In secondo luogo oggi siamo in una situazione nella quale se anche una donna volesse esplicitamente macchiarsi di un delitto antimaschile quasi non saprebbe come fare. Pare che circa la metà delle donne separate si porti nel lettone i figli maschi sino in età adolescenziale “Tanto, cosa c’è di male?”. L’incesto femminile ha ben altra invisibilità di quello maschile, non ci sono donne denunciate per questo reato e non certo perché non esista ma perché è sfumato, indiretto, invisibile, quanto sia diffuso nessuno lo sa né lo può sapere. L’incesto maschile, come quasi tutta la violenza maschile, lascia il segno ed è visibile tanto per l’autore quanto per la vittima, quello femminile invece non viene visto né dalla vittima, che perciò non lo denuncerà mai, né dall’autrice che può quindi agire in piena buona fede sentendosi innocente. Una donna può diventare incestuosa e non sarà mai denunciata, mai condannata ed anzi, quasi sicuramente, essa stessa non saprà di esserlo e, a meno che una successiva improbabile autoconsapevolezza glielo segnali e lei stessa si autocondanni, nessun altro lo farà. E’ facile essere innocenti in questo modo, anzi, diventa impossibile diventare colpevoli sia agli occhi altrui che ai propri. Quel che vale per l’incesto vale per le vessazioni di quell’ottuagenaria che mai riconoscerà di essere stata violenta, mentre un maschio che picchiando produce una frattura non potrà negare il fatto né davanti a se stesso né in tribunale. Ma non basta. 

Una donna oggi può fare ad un uomo tutto ciò che vuole e non sarà mai colpevole ed anche nel caso di omicidio lo sarà in misura ridotta perché certamente provocata. Se anche volesse esplicitamente oltraggiare un uomo non si vede come potrebbe farlo. Come ricordato più indietro, un famoso giornalista, all’epoca della sentenza jeans, andò in Tv a dire che una donna ha il diritto di portarsi a letto un uomo, eccitarlo, farlo sognare, tenderlo come un violino e, nel momento clou, scaricarlo. Il desiderio maschile, la passione, l’erotismo, la carica vitale possono essere usati a piacimento sino ad ogni limite estremo ed al di là di ogni limite. In Australia è accaduto che una donna “cambiasse idea” durante il coito, l’uomo si trattenne dentro di lei dopo il “rifiuto” per trenta secondi, è stato condannato per stupro.ii Tutte le australiane possono fare così, ma anche le italiane lo possono. Certo, può darsi che la prima e la seconda volta l’uomo ne esca assolto, ma, come si vede in simili occasioni, ogni volta che un accusato non viene condannato si scatena un tale putiferio che in breve tempo le cose vanno al loro posto. L’innocenza femminile ha perciò fondamenta solidissime da sembrare quasi inscalfibili e su queste è radicata la superiorità morale delle donne. E’ da là che lanciano le pietre. 

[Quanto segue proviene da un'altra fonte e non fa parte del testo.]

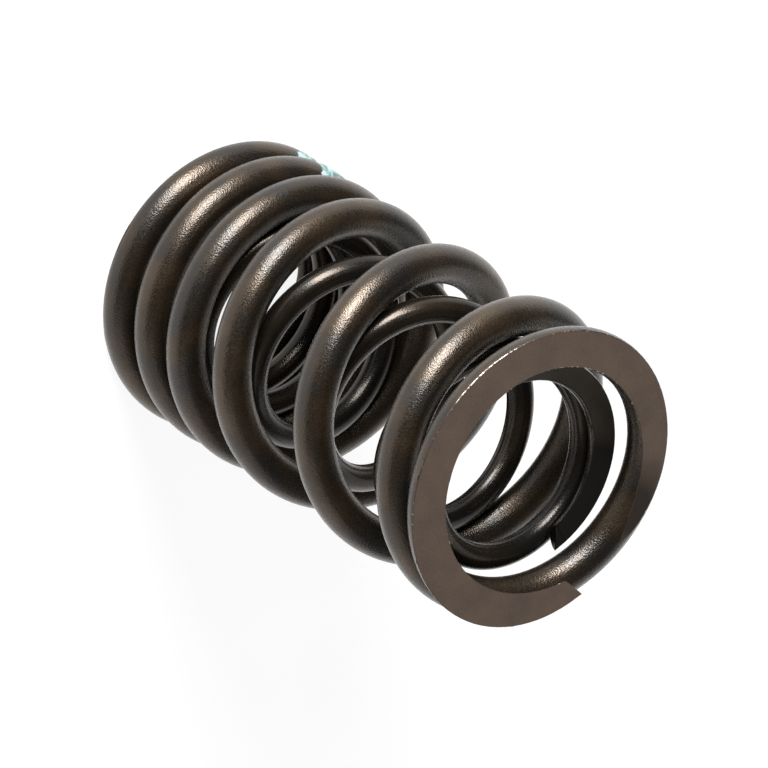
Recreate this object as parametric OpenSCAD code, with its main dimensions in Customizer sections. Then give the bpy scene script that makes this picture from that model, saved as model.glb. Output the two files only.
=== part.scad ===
// Engine valve spring: a nested pair of round-wire compression springs.
// Both have closed, ground ends and a progressive pitch: tight coils at the
// lower end, open ones above. The outer one is right-hand, the inner left-hand.
// Millimetres, +Z up. The pair stands on its tightly wound end at z = 0,
// the common axis is Z, and the end cuts of the outer spring lie at +X.

/* [Outer spring] */
// Outside diameter of the outer spring
outer_od = 35.3; // [34:0.1:37]
// Wire diameter of the outer spring
outer_wire = 4.5; // [4:0.1:4.8]
// Free length of the outer spring, ground face to ground face
outer_length = 61.5; // [58:0.5:66]
// Turns of the outer spring, end cut to end cut
outer_turns = 7; // [6.75:0.25:7.25]
// Pitch of the tight coils of the outer spring
outer_tight_pitch = 6.6; // [6:0.1:7.5]
// Turn, counted from the lower end cut, where its tight coils stop
outer_tight_until = 2.9; // [2.5:0.1:3.3]
// Length of its change from tight to open pitch, in turns
outer_pitch_change = 1.1; // [0.4:0.1:1.4]

/* [Inner spring] */
// Wire diameter of the inner spring
inner_wire = 3.1; // [2.8:0.1:3.4]
// Radial play between the inner spring and the bore of the outer one
nest_play = 0.15; // [0.1:0.05:0.5]
// Depth of the inner spring's upper face below that of the outer one
inner_recess = 4; // [2:0.5:6]
// Turns of the inner spring, end cut to end cut
inner_turns = 7.35; // [7:0.05:7.6]
// Pitch of the tight coils of the inner spring
inner_tight_pitch = 5.2; // [5:0.1:5.8]
// Turn, counted from the lower end cut, where its tight coils stop
inner_tight_until = 2.6; // [2.2:0.1:3]
// Length of its change from tight to open pitch, in turns
inner_pitch_change = 0.7; // [0.4:0.1:1.2]
// Angle from the outer to the inner end cut at the upper end, degrees
inner_angle = 8; // [0:1:30]

/* [Ground ends] */
// Wire left at the end cuts of the outer spring by grinding
outer_tip = 0.55; // [0.4:0.05:1]
// Wire left at the end cuts of the inner spring by grinding
inner_tip = 1; // [0.8:0.05:1.4]
// Gap between an end cut and the coil it closes on
tip_gap = 0.1; // [0.05:0.05:0.2]
// How far a closed end coil is flattened against its ground face
end_set = 0.8; // [0.6:0.05:0.9]
// Slant of the sheared end cuts, along the wire, per wire diameter
cut_slant = 0.5; // [0:0.05:0.7]

/* [Hidden] */

outer_mean_r = (outer_od - outer_wire) / 2;
inner_od = outer_od - 2 * outer_wire - 2 * nest_play;
inner_mean_r = (inner_od - inner_wire) / 2;
inner_length = outer_length - inner_recess;
end_blend = 0.65;
tight_blend = 0.15;
outer_steps = 24;
inner_steps = 24;
corner = 45;

// Rise of a closed end coil, x turns in from its end cut.
function end_rise(x, wire, tip) =
    tip - wire / 2 + (wire + tip_gap) * (x + end_set * sin(360 * x) / (2 * PI));

// Pitch of a closed end coil where it meets the working coils.
function end_pitch(wire) = (wire + tip_gap) * (1 + end_set);

// Height gained from knot to knot of a list of [turn, pitch] pairs.
function span(k, i) = (k[i + 1][0] - k[i][0]) * (k[i + 1][1] + k[i][1]) / 2;

function total(k, i = 0) = i >= len(k) - 1 ? 0 : span(k, i) + total(k, i + 1);

// Height gained up to turn t, the pitch changing evenly between knots.
function gained(k, t, i = 0) =
    i >= len(k) - 1 || t <= k[i][0] ? 0
    : t >= k[i + 1][0] ? span(k, i) + gained(k, t, i + 1)
    : let (x = t - k[i][0], run = k[i + 1][0] - k[i][0])
      x * k[i][1] + x * x / run * (k[i + 1][1] - k[i][1]) / 2;

// Height of the wire centre at turn t.
function centre_z(t, wire, tip, turns, length, k) =
    t < 1 ? end_rise(t, wire, tip)
    : t > turns - 1 ? length - end_rise(turns - t, wire, tip)
    : end_rise(1, wire, tip) + gained(k, t);

// Working height between the two closed end coils.
function working(length, wire, tip) = length - 2 * end_rise(1, wire, tip);

// Pitch knots of a progressive spring between its two end coils: tight up
// to turn until, then a change to the open pitch p.
function knots(p, wire, turns, tight, until, change) = [
    [1, end_pitch(wire)],
    [1 + tight_blend, tight],
    [until, tight],
    [until + change, p],
    [turns - 1 - end_blend, p],
    [turns - 1, end_pitch(wire)]
];

function outer_knots(p) = knots(p, outer_wire, outer_turns, outer_tight_pitch,
                                outer_tight_until, outer_pitch_change);

function inner_knots(p) = knots(p, inner_wire, inner_turns, inner_tight_pitch,
                                inner_tight_until, inner_pitch_change);

// The height is linear in the open pitch, so two trials give its value.
function solve(h, at0, at1) = (h - at0) / (at1 - at0);

outer_open = solve(working(outer_length, outer_wire, outer_tip),
                   total(outer_knots(0)), total(outer_knots(1)));
inner_open = solve(working(inner_length, inner_wire, inner_tip),
                   total(inner_knots(0)), total(inner_knots(1)));

// Half angle of the cut a ground plane at distance h makes in the wire.
function cut_angle(h, ry) = h >= ry ? corner : max(corner, acos(max(h, -ry) / ry));

// Section of the wire in a radial plane, flattened by the ground planes
// hb below and ht above its centre: five points below, three on each
// side and five above, as [radial, vertical] offsets.
function section(rx, ry, hb, ht) =
    let (cb = cut_angle(hb, ry), ct = cut_angle(ht, ry),
         ab = cb >= ct ? cb : min(corner, (180 - ct) / 2),
         at = ct > cb ? ct : min(corner, (180 - cb) / 2),
         side = (180 - ab - at) / 4)
    concat(
        [for (i = [-2:2]) let (x = rx * sin(ab) * i / 2)
            [x, max(-hb, -ry * sqrt(1 - pow(x / rx, 2)))]],
        [for (i = [1:3]) [rx * sin(ab + side * i), -ry * cos(ab + side * i)]],
        [for (i = [2:-1:-2]) let (x = rx * sin(at) * i / 2)
            [x, min(ht, ry * sqrt(1 - pow(x / rx, 2)))]],
        [for (i = [3:-1:1]) [-rx * sin(ab + side * i), -ry * cos(ab + side * i)]]
    );

// Ground wire as one closed skin. k holds the pitch knots, hand is 1 for
// right-hand and -1 for left-hand, phase the angle of the lower end cut.
module coil(mean_r, wire, tip, turns, length, k, hand, phase, steps) {
    rings = ceil(turns * steps);
    function at(t) = centre_z(t, wire, tip, turns, length, k);
    function ring(j) =
        let (t = turns * j / rings,
             slope = (at(min(t + 0.01, turns)) - at(max(t - 0.01, 0)))
                 / (min(t + 0.01, turns) - max(t - 0.01, 0)) / (2 * PI * mean_r),
             ry = wire / 2 * sqrt(1 + slope * slope),
             s = section(wire / 2, ry, at(t), length - at(t)),
             slant = j == 0 ? -1 : j == rings ? 1 : 0)
        [for (p = s)
            let (a = phase + hand * 360 * t
                     + hand * slant * cut_slant * p[0] / mean_r * 180 / PI,
                 r = mean_r + p[0])
            [r * cos(a), r * sin(a), min(length, max(0, at(t) + p[1]))]];
    m = 16;
    points = [for (j = [0:rings]) each ring(j)];
    skin = [for (j = [0:rings - 1], i = [0:m - 1])
        let (a = j * m + i, b = j * m + (i + 1) % m, c = b + m, d = a + m)
        each [[a, b, c], [a, c, d]]];
    lower = [[for (i = [m - 1:-1:0]) i]];
    upper = [[for (i = [0:m - 1]) rings * m + i]];
    faces = concat(skin, lower, upper);
    polyhedron(points, hand > 0 ? faces
        : [for (f = faces) [for (i = [len(f) - 1:-1:0]) f[i]]], convexity = 10);
}

module outer_spring() {
    color([0.30, 0.27, 0.25])
        coil(outer_mean_r, outer_wire, outer_tip, outer_turns, outer_length,
             outer_knots(outer_open), 1, -360 * outer_turns, outer_steps);
}

module inner_spring() {
    color([0.24, 0.22, 0.21])
        coil(inner_mean_r, inner_wire, inner_tip, inner_turns, inner_length,
             inner_knots(inner_open), -1, inner_angle + 360 * inner_turns, inner_steps);
}

outer_spring();
inner_spring();
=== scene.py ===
import math

import bmesh
import bpy
from mathutils import Matrix, Vector


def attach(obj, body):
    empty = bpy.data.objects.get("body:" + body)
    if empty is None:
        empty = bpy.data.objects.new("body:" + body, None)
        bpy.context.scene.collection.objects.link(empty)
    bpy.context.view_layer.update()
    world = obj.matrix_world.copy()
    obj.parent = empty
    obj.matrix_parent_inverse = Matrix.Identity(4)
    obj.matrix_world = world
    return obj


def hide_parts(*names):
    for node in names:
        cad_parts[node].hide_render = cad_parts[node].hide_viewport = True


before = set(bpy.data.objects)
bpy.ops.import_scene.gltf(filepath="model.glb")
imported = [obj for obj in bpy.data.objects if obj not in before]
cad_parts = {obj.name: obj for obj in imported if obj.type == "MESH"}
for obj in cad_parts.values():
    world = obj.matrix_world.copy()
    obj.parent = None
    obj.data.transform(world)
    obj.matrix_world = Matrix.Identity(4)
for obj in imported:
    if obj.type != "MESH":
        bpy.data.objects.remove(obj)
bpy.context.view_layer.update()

# Outer spring. Round oil-tempered spring steel, hot-set and shot-peened: one
# wire, wound right-hand, tight coils below and open coils above, both ends
# closed on the next coil and ground flat on a stone.
MM = 0.001
outer_od = 35.3 * MM
outer_wire = 4.5 * MM
outer_length = 61.5 * MM    # free, from ground face to ground face
outer_turns = 7             # from end cut to end cut
outer_tip = 0.55 * MM       # wire that grinding leaves at the end cuts

TIP_GAP = 0.1 * MM          # between an end cut and the coil it closes on
END_SET = 0.8               # how far an end coil is flattened, 1 is level
END_BLEND = 0.65            # turns in which an end coil opens to the working pitch
TIGHT_BLEND = 0.15          # turns in which the lower end coil does so
CUT_SLANT = 0.5             # slant of the sheared ends, per wire diameter
STEPS = 96                  # rings of vertices to a turn
SIDES = 40                  # vertices round the wire


def end_rise(x, wire, tip):
    """Height of the wire centre over the ground face, x turns from the end cut."""
    wave = END_SET * math.sin(2 * math.pi * x) / (2 * math.pi)
    return tip - wire / 2 + (wire + TIP_GAP) * (x + wave)


def gained(knots, t):
    """Height wound up to turn t, the pitch changing evenly between the knots."""
    height = 0.0
    for (t0, p0), (t1, p1) in zip(knots, knots[1:]):
        x = min(max(t - t0, 0.0), t1 - t0)
        height += x * p0 + x * x / (t1 - t0) * (p1 - p0) / 2
    return height


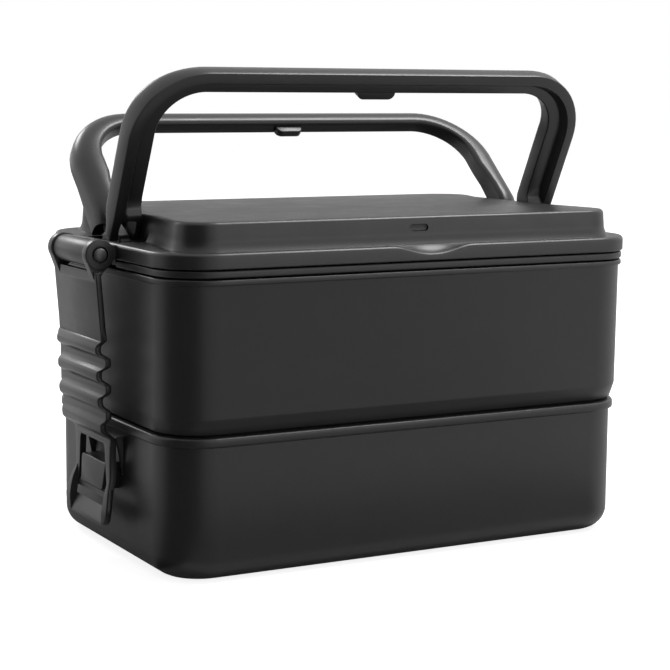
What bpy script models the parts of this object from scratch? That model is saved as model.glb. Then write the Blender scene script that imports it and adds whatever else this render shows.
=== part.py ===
"""Two-tier lunch box with two swing handles and two side latches.

Sizes are written in millimetres and turned into metres once, in new_object.
X is the length, -Y the front, +Z up, and the origin is the middle of the underside.
"""

import math

import bmesh
import bpy
from mathutils import Vector

MILLIMETRE = 0.001
CLEARANCE = 0.3

# Lower tray, outside face.
BODY_HALF_X = 95.0
BODY_HALF_Y = 58.0
BODY_CORNER = 18.0
BODY_FOOT_FILLET = 8.4
WALL = 2.0
FLOOR = 2.2
BEAD_OUT = 1.4
BEAD_HEIGHT = 4.4
LOWER_TOP = 51.3

# Upper tray: flare is how far its wall stands outside the lower one, in X and in Y.
TIER_GAP = 0.4
UPPER_HEIGHT = 53.15
CHAMFER_HEIGHT = 5.3
UPPER_FLARE_LOW = (0.9, 2.0)
UPPER_FLARE_HIGH = (1.2, 2.4)
LIP_INSET = 0.4
LIP_HEIGHT = 1.95
NEST_DEPTH = 8.2

# Seals: rings of this width and height, seated in grooves.
SEAL_WIDTH = 1.7
SEAL_HEIGHT = 2.1

# Inner lid.
BAND_GAP = 0.5
BAND_HEIGHT = 2.5
INNER_LID_PANEL = 1.8
INNER_LID_DIP = 2.55
PLUG_DEPTH = 5.75
PLUG_WALL = 2.6

# Outer lid: the rim stands outside the body, and the dome inside the rim, by these insets.
RIM_OUTSET_X = 2.0
RIM_OUTSET_Y = 4.4
RIM_CORNER_GROWTH = 1.5
RIM_HEIGHT = 5.45
RIM_WALL = 2.3
RIM_ROUND = 1.5
DOME_INSET_X = 8.5
DOME_INSET_Y = 6.4
DOME_CORNER = 12.0
DOME_BACK_CORNER = 18.0
DOME_RISE = 9.9
DOME_CROWN = 0.8
DOME_ROUND = 1.6
DOME_WALL = 1.9
DOME_TAPER = 0.3
WAIST_RELIEF = 0.3
WAIST_FLAT_FRONT = 8.0
WAIST_FLAT_BACK = 28.0
WAIST_END = 52.0

# Finger scallop in the front of the rim, and the blind vent mark in the dome's front wall.
SCALLOP_X = 4.3
SCALLOP_WIDTH = 29.0
SCALLOP_DEPTH = 2.8
SCALLOP_PAD = 1.9
VENT_X = 1.4
VENT_DROP = 4.15
VENT_WIDTH = 7.8
VENT_HEIGHT = 2.5
VENT_DEPTH = 0.8

# Swing handles: both turn on one line, parallel to X, a pin at each end.
HANDLE_Y = 2.0
HANDLE_DROP = 1.8
HANDLE_SIDE_PLAY = 0.4
LEG_WIDTH = 11.2
BAR_HEIGHT = 9.2
ROOT_DEPTH = 7.0
PERIMETER_BAND = 4.0
BAND_EDGE = 0.5
BAND_SLOPE = 1.6
WEB_RECESS = 3.4
WEB_START = 13.0
WEB_RAMP = 2.5
INNER_ROUND = 2.0
EDGE_EASE = 0.6
NUB_DEPTH = 3.0
NUB_SLOPE = 1.4
FRONT_LEAN = 26.7
FRONT_REACH = 69.7
FRONT_OFFSET = -1.0
FRONT_ROOT_END = 4.0
FRONT_FULL_FROM = 13.0
FRONT_CORNER = 26.7
FRONT_INNER_CORNER = 16.8
FRONT_DEPTH = 10.6
FRONT_BAR_DEPTH = 10.4
FRONT_LEG_ROUND = 3.0
FRONT_BAR_ROUND = 7.0
FRONT_NUB_X = 2.4
FRONT_NUB_WIDTH = 15.6
REAR_LEAN = 48.7
REAR_REACH = 72.2
REAR_OFFSET = 4.8
REAR_ROOT_END = 8.0
REAR_FULL_FROM = 20.0
REAR_ROOT_FLARE = 2.6
REAR_FLARE_FROM = 14.0
REAR_FLARE_END = 40.0
REAR_INSET = 1.8
REAR_WIDENING = 1.5
REAR_WIDEN_FROM = 27.0
REAR_WIDEN_TO = 38.0
REAR_CORNER = 29.0
REAR_INNER_CORNER = 17.0
REAR_DEPTH = 10.4
REAR_BAR_DEPTH = 9.2
REAR_LEG_ROUND = 6.5
REAR_BAR_ROUND = 6.4
REAR_NUB_X = 4.0
REAR_NUB_WIDTH = 11.6

# Handle feet: fork of the front handle, tongue of the rear one, and their pins.
HUB_RADIUS = 3.9
EAR_OUTER = 2.9
EAR_INNER = 2.1
TONGUE = 3.8
TONGUE_TOP = 16.0
REAR_LEG_BOTTOM = 10.5
NOTCH_UP = 4.3
NOTCH_OUT = 9.3
NOTCH_RADIUS = 11.1
ARCH_TOP = 10.9
ARCH_SLANT = 1.2
PIN_RADIUS = 1.5
PIN_SKIN = 0.8

# Wells in the lid's ends, where the handle feet turn.
WELL_FRONT = 13.0
WELL_BACK = 17.0
WELL_FLOOR = 1.2
WELL_WALL = 1.5
HUB_CLEARANCE = 0.8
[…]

i “Le donne hanno dato la civiltà a tutto il genere umano”, titolo di un lungo articolo di Angela Giuffrida, “Il Gazzettino”, 27.06.2001, p. 25.
ii Fatto accaduto a Perth, l’uomo fu condannato a 4 anni. W. Farrell, Il mito del potere maschile, op. cit, p. 361, da un’intervista dello stesso Farrell allo psicologo australiano Frank Brennan dell’11.04.1990, cfr. nota 69 del cap. 14.